Re: [Q] Anyone using path info?

From: Terje Bless (link@tss.no)
Date: Tue, Sep 07 1999


Message-Id: <199909070613.IAA14569@vals.intramed.rito.no>
Date: Tue,  7 Sep 1999 07:33:04 +0200
From: Terje Bless <link@tss.no>
To: W3C Validator <www-validator@w3.org>
Subject: Re: [Q] Anyone using path info?

On 05.09.99 at 02:46, Robert Szarka <szarka@downcity.net> wrote:

>At 08:05 AM 9/4/99 , Terje Bless wrote:
>>Does anyone actually use [path info]?
>[...]
>
>By "additional cruft" do you mean something like the following?
>
>http://validator.w3.org/check?uri=http://www.szarka.org/test/xhtml.html
>
>or is there *real* cruft that can go in there I don't know about?
>
>The usage above could/should be replaced with
>
>http://validator.w3.org/check/referer

No. When you fetch the URI to check the referer, you are not giving the CGI
program any parameters. You are however giving extra path info. The CGI
program is "check", the "/referer" bit is interpreteded as an extra part of
the path and is available to the CGI program.

However, "check", as currently written, tries to interpret the extra path
info as if it is identical to any actual parameters (given after the "?" in
the URI above). It will even choose the path info over the CGI parameters
if it is present.

    <URL:http://validator.w3.org/check/uri=localhost> (note "/" vs. "?")

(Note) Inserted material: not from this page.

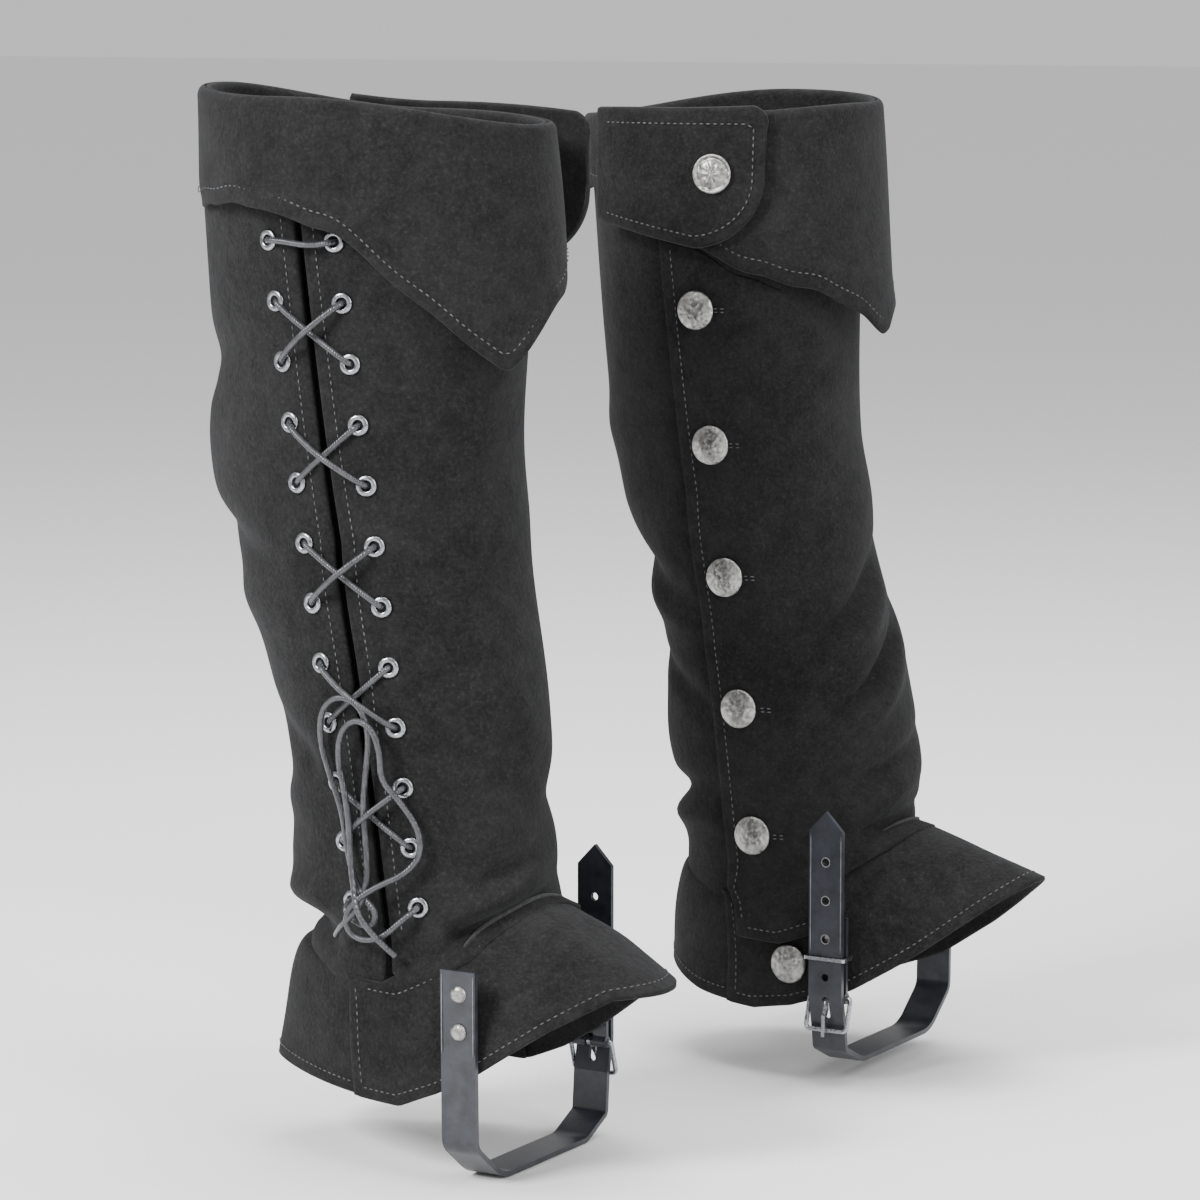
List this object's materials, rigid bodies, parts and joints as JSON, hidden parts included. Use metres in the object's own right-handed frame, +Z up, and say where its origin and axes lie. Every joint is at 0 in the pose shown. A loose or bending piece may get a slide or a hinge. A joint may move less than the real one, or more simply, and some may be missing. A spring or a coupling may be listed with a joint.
{
  "type": "pair of laced and buttoned gaiters",
  "caption": "Pair of knee-high suede gaiters with turned-down cuffs, laced inner sides, buttoned outer plackets and buckled stirrup straps",
  "frame": {"origin": "middle of the pair at the lowest point of the longer stirrup strap, at the worn opening mount", "axes": "+Z up, +X towards the toes, +Y across the pair towards the right-foot gaiter; the left-foot gaiter stands on the -Y side"},
  "size_m": [0.318, 0.4036, 0.505],
  "materials": {
    "suede": "napped suede",
    "strap_leather": "smooth waxed",
    "gunmetal": "polished gunmetal",
    "pewter": "antique hammered pewter",
    "buckle_steel": "nickel-plated wire",
    "waxed_cord": "waxed round cord",
    "thread": "grey sewing thread"
  },
  "bodies": {
    "left_gaiter": {"left_front_panel": "suede", "left_back_panel": "suede", "left_lace_facings": "suede", "left_lace_gusset": "suede", "left_vamp": "suede", "left_heel_counter": "suede", "left_cuff": "suede", "left_eyelets": "gunmetal", "left_eyelet_washers": "gunmetal", "left_skirt_button": "pewter", "left_button_tacks": "pewter", "left_concho_post": "pewter", "left_rivets": "pewter", "left_rivet_burrs": "pewter", "left_buckle_chape": "strap_leather", "left_buckle_frame": "buckle_steel", "left_lace": "waxed_cord", "left_bow_cord_back": "waxed_cord", "left_bow_cord_front": "waxed_cord", "left_stirrup_strap": "strap_leather"},
    "left_placket": {"left_placket_flap": "suede", "left_placket_buttons": "pewter"},
    "left_tab": {"left_cuff_tab": "suede", "left_concho": "pewter"},
    "left_prong": {"left_buckle_prong": "buckle_steel"},
    "left_keeper": {"left_strap_keeper": "buckle_steel"},
    "right_gaiter": {"right_front_panel": "suede", "right_back_panel": "suede", "right_lace_facings": "suede", "right_lace_gusset": "suede", "right_vamp": "suede", "right_heel_counter": "suede", "right_cuff": "suede", "right_eyelets": "gunmetal", "right_eyelet_washers": "gunmetal", "right_skirt_button": "pewter", "right_button_tacks": "pewter", "right_concho_post": "pewter", "right_rivets": "pewter", "right_rivet_burrs": "pewter", "right_buckle_chape": "strap_leather", "right_buckle_frame": "buckle_steel", "right_lace": "waxed_cord", "right_bow_cord_back": "waxed_cord", "right_bow_cord_front": "waxed_cord", "right_stirrup_strap": "strap_leather"},
    "right_placket": {"right_placket_flap": "suede", "right_placket_buttons": "pewter"},
    "right_tab": {"right_cuff_tab": "suede", "right_concho": "pewter"},
    "right_prong": {"right_buckle_prong": "buckle_steel"},
    "right_keeper": {"right_strap_keeper": "buckle_steel"}
  },
  "joints": [
    {"name": "left_placket_fold", "type": "hinge", "parent": "left_gaiter", "child": "left_placket", "pos_m": [-0.00311, -0.08173, 0.112], "axis": [-0.0563, 0.0053, 0.9984], "range_deg": [-40, 0]},
    {"name": "left_tab_fold", "type": "hinge", "parent": "left_gaiter", "child": "left_tab", "pos_m": [-0.107, -0.07051, 0.465], "axis": [0, 0, 1], "range_deg": [0, 60]},
    {"name": "left_prong_pivot", "type": "hinge", "parent": "left_gaiter", "child": "left_prong", "pos_m": [0.028, -0.0718, 0.046], "axis": [1, 0, 0], "range_deg": [0, 20]},
    {"name": "left_keeper_slide", "type": "slide", "parent": "left_gaiter", "child": "left_keeper", "axis": [0, 0, 1], "range_m": [-0.006, 0.006]},
    {"name": "right_placket_fold", "type": "hinge", "parent": "right_gaiter", "child": "right_placket", "pos_m": [0.05489, 0.08173, 0.112], "axis": [-0.0563, -0.0053, 0.9984], "range_deg": [0, 40]},
    {"name": "right_tab_fold", "type": "hinge", "parent": "right_gaiter", "child": "right_tab", "pos_m": [-0.049, 0.07051, 0.465], "axis": [0, 0, 1], "range_deg": [-60, 0]},
    {"name": "right_prong_pivot", "type": "hinge", "parent": "right_gaiter", "child": "right_prong", "pos_m": [0.086, 0.0718, 0.046], "axis": [1, 0, 0], "range_deg": [-20, 0]},
    {"name": "right_keeper_slide", "type": "slide", "parent": "right_gaiter", "child": "right_keeper", "axis": [0, 0, 1], "range_m": [-0.006, 0.006]},
    {"name": "pair_spacing", "type": "slide", "parent": "left_gaiter", "child": "right_gaiter", "axis": [0, 1, 0], "range_m": [-0.02, 0.25]}
  ]
}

This works fine with the old code base where all you really need to do to
deal with it is a simple conditional. In this code base, all parameter
handling (parsing, splitting, entity en/de-coding, etc.) is handled
internally.

When switching to use CGI.pm, one of the great advantages is that it takes
care of all that for you. And since it's a well tested and widely used
library, most of the bugs have been shaken out of it (as opposed to the
validator code which has had far less review). There are also other reasons
for using CGI.pm (such as abstraction, modularization, code re-use and
maintainability).

The entire problem then lies in the fact that CGI.pm, quite correctly BTW,
does not treat path info as equivalent to the actual parameters.

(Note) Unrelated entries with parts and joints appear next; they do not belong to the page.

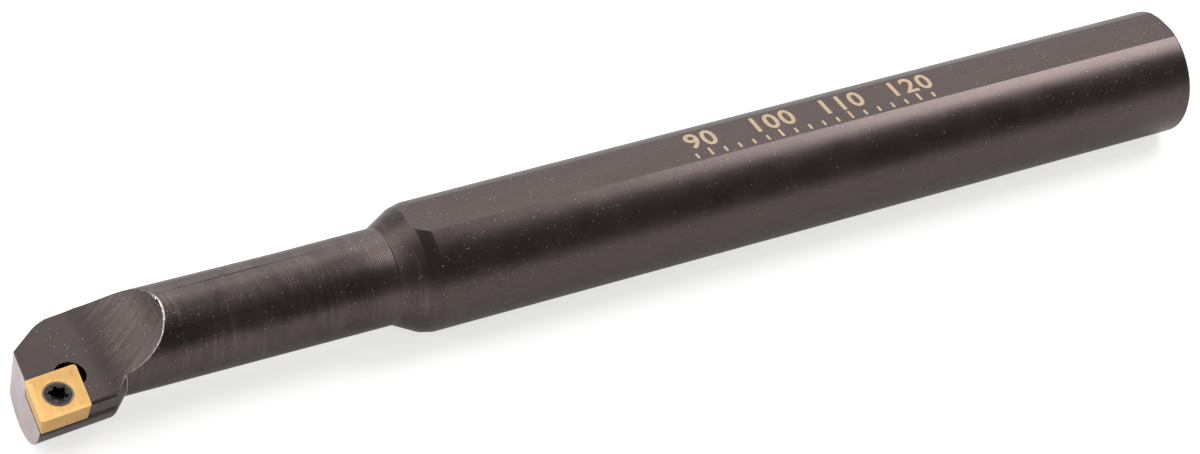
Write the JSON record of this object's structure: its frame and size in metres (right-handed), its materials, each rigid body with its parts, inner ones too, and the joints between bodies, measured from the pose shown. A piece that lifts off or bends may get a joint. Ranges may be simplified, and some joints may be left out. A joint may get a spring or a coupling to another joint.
{
  "type": "boring bar",
  "caption": "Steel boring bar: a round shank with clamping flats, a slimmer neck and an offset head that holds a screwed-on rhombic carbide insert.",
  "frame": {"origin": "centre of the shank's rear end face, on the shank's axis", "axes": "+X along the shank's axis towards its rear end, so the cutting head is at -X; +Z out of the upper clamping flat; the insert cuts towards -Y at centre height"},
  "size_m": [0.1587, 0.0169, 0.0148],
  "materials": {
    "bar_steel": "dark oxide, satin",
    "coated_carbide": "gold coating, satin",
    "screw_steel": "black oxide"
  },
  "bodies": {
    "root": {"steel_bar": "bar_steel", "cutting_insert": "coated_carbide", "insert_screw": "screw_steel"}
  },
  "joints": []
}
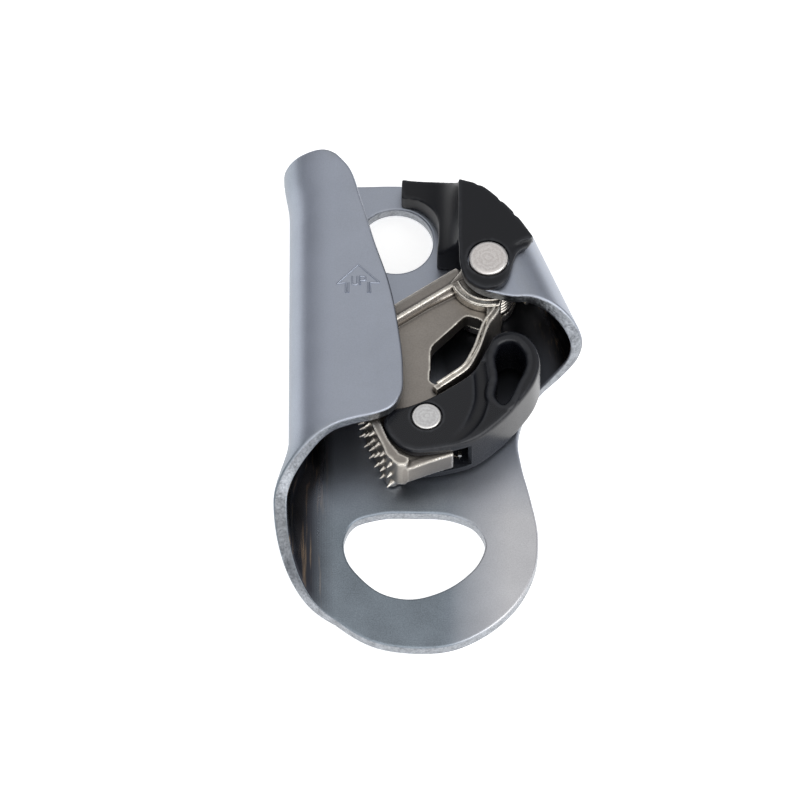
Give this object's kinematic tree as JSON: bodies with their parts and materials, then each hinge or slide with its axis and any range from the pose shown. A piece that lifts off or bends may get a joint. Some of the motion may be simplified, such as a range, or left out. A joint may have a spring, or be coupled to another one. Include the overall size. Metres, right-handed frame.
{
  "type": "belay device",
  "caption": "Rope clamp in bent sheet with a sprung toothed cam, a pull-to-open safety catch and two eyes for connectors.",
  "frame": {"origin": "on the back face of the plate, between its two eyes", "axes": "+Y up the rope, +Z out of the back plate towards the cam's rivet head, +X from the rope channel to the cam"},
  "size_m": [0.0566, 0.099, 0.019],
  "materials": {
    "satin_aluminium": "satin tumbled sheet, edges brighter",
    "grip_nylon": "fine moulded satin, black",
    "axle_steel": "spun rivet head, satin",
    "bush_steel": "turned, satin",
    "spring_steel": "drawn wire",
    "cast_steel": "cast and nickel plated, ridges polished",
    "catch_nylon": "satin to glossy moulded, black",
    "pin_steel": "spun rivet head, satin",
    "small_spring_steel": "drawn wire"
  },
  "bodies": {
    "frame": {"frame": "satin_aluminium", "grip_cover": "grip_nylon", "cam_axle": "axle_steel"},
    "carrier": {"cam_bush": "bush_steel"},
    "cam": {"cam": "cast_steel", "cam_spring": "spring_steel", "catch_pin": "pin_steel", "catch_spring": "small_spring_steel"},
    "catch": {"catch": "catch_nylon"}
  },
  "joints": [
    {"name": "cam_open", "type": "hinge", "parent": "frame", "child": "carrier", "pos_m": [0.0113, 0.024, 0.0085], "axis": [0, 0, 1], "range_deg": [0, 32], "stiffness_Nm_per_rad": 0.12},
    {"name": "cam_grip", "type": "hinge", "parent": "carrier", "child": "cam", "pos_m": [0.0113, 0.024, 0.0085], "axis": [0, 0, 1], "range_deg": [-16, 3], "stiffness_Nm_per_rad": 0.12, "springref_deg": -16.04},
    {"name": "catch_pull", "type": "hinge", "parent": "cam", "child": "catch", "pos_m": [-0.0001, -0.007, 0.0085], "axis": [0, 0, 1], "range_deg": [-41.6, 0], "stiffness_Nm_per_rad": 0.02}
  ],
  "couplings": [
    {"joint": "catch_pull", "follows": "cam_open", "ratio": -1.3}
  ]
}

When I first switched to CGI.pm, I could delete the whole block of code
that dealt with the parameters and replace it with a single line saying "my
$query = new CGI;". Then I needed to add back support for giving parameters
in path info and had to bring back all the old code. In effect I'd _added_
complexity and not taken it away.


Considering the advantages to using CGI.pm and the fact that the path info
support is IMO a "mis-feature", I wondered if anyone was actually using
this or if this support could be dropped offhand. It probably can (it's
broken on w3.org anyway!), but that's the sort of change you need to be a
bit carefull about.


>on that particular page, actually, but I could see how the other approach
>would be useful for automating validation or using a handy list of pages
>to validate...

I'm not sure I understand what you mean. None of the two examples you gave
would be affected by this change (referer handling is a special case that
will be handled).

>Arguably, someone that wants to automate validation should
>probably just run the validator on their own site.

I agree. One of my goals is to make the validator a little easier to run
locally. Of course, another is to make it automatically check multiple URIs
periodically. :-)


>I keep meaning to get around to setting it up for myself and my customers,
>so I guess if you improved the code it might encourage me to do it.  :)

I hope so.

-- 
*** I just switched to a new email client.
*** If you see any format problems in this message, yell. Loudly! :-)

                                             -link